RPA in finance: At your service- a bot for every bank employee

by Rik Coeckelbergs

The vision of a bank to have a bot for every employee has two critical implications: a bank continues to have a human workforce, and the robot will be working together with the employees, not in parallel or independently.

How realistic is it to have a bot for every employee? Can we imagine bots assisting C-level, helpdesk employees and everything in between? And what is required to make the vision a reality?

We invited Paul Jones, Head of Centre of Excellence BPM, RPA and Intelligent Document Processing at NatWest Group, to discuss whether a bot for every employee is a myth or a possible reality.

Attended bots at your service

Bots that work with people are what we call attended bots. They are your digital assistant within the desktop and can run services on your behalf.

The opposite is the unattended robot with its own credentials and ID that needs no human intervention but does its job on a scripted schedule somewhere at the back. Extraction and classification of information and data analysis are examples that are done mainly by unattended bots.

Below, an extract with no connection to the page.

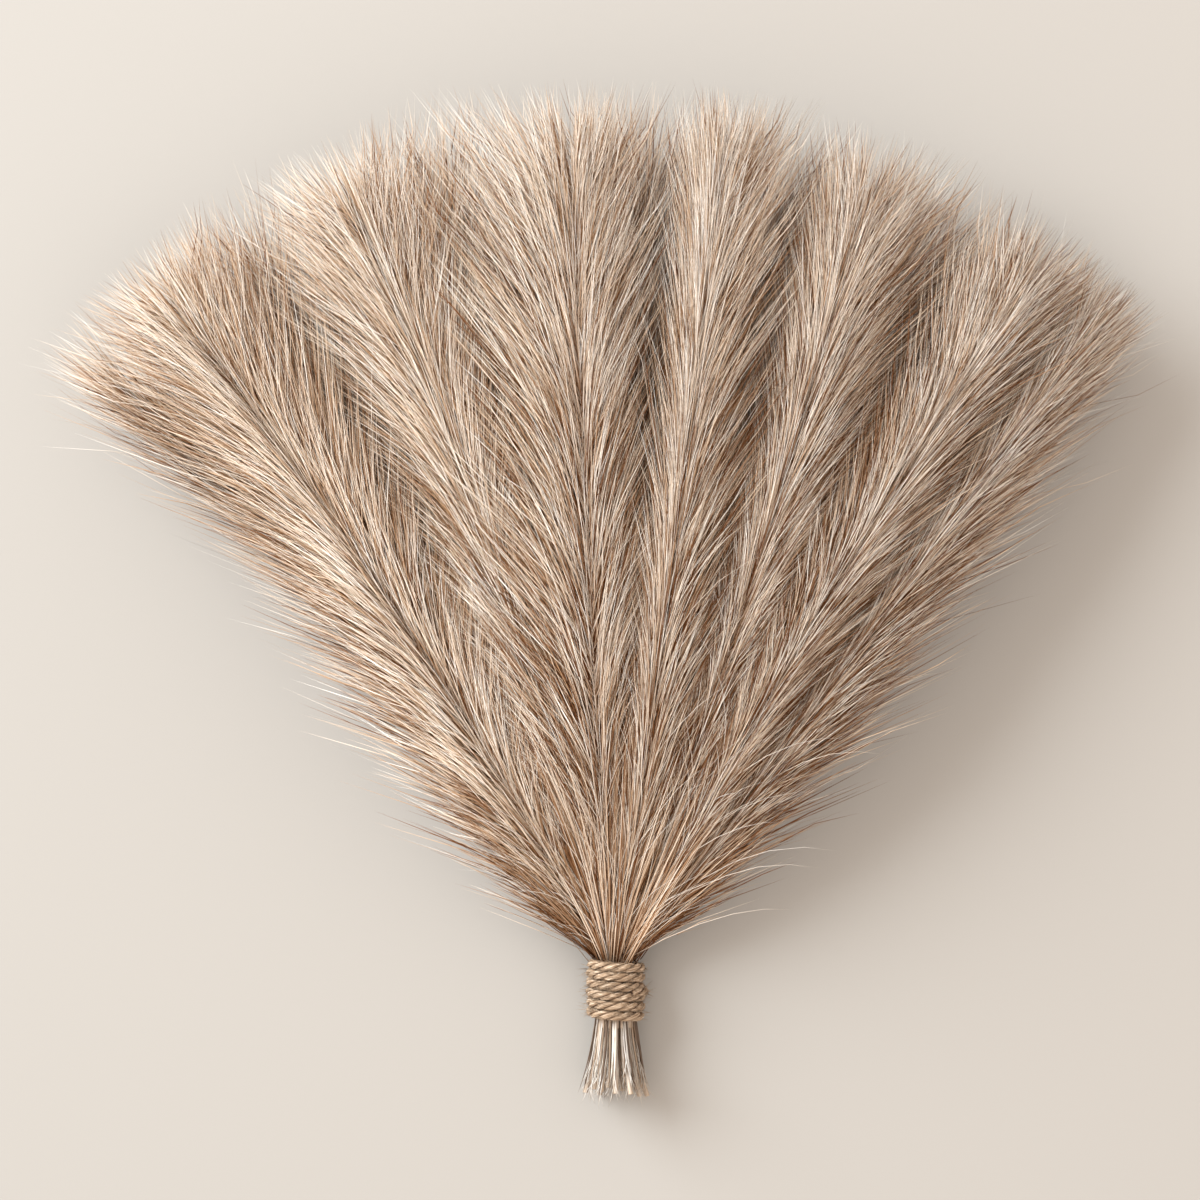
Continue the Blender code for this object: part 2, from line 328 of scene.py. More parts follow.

Suppose someone requires client information, an attended bot can do that for this person, often much faster than a human being can, especially if it involves multiple systems. Paul explained it as the robot taking over your desktop and screen, doing all the required tasks while you can do something else. So you are sitting in front of your screen, and it is like someone else is doing the work for you.

Imagine the call centre, where on average, 30% of the call time is silence because the agent is looking for things. Paul: “I could run attended automation to do all that for me. Rather than putting the customer on hold and listening to music for a couple of minutes, you talk to the customer to hear more about their interests. So you can get the bot to run searches for the client while you focus on more interesting, more value-adding activities, more direct customer communication, those sort of scenarios.”

Attended bots will help the organisation save time and money, but it will primarily increase employee satisfaction and, for employees with direct customer contact also increase customer satisfaction.

From project managers to CEOs: a virtual assistant for everyone

The contact centre is the most concrete example of virtual assistants helping employees to better manage their work in real-time. As the conversation continued, more examples popped up.

Someone in the audience joined the conversation by saying this kind of automation could have saved them a lot of time and frustration in the project management team. She estimated that 50% of her time spent was on standard documentation. A virtual assistant would be a great support, not only to reduce time and costs but also to avoid human errors and to increase employee delight. After all: project management is a people business, not a reporting business.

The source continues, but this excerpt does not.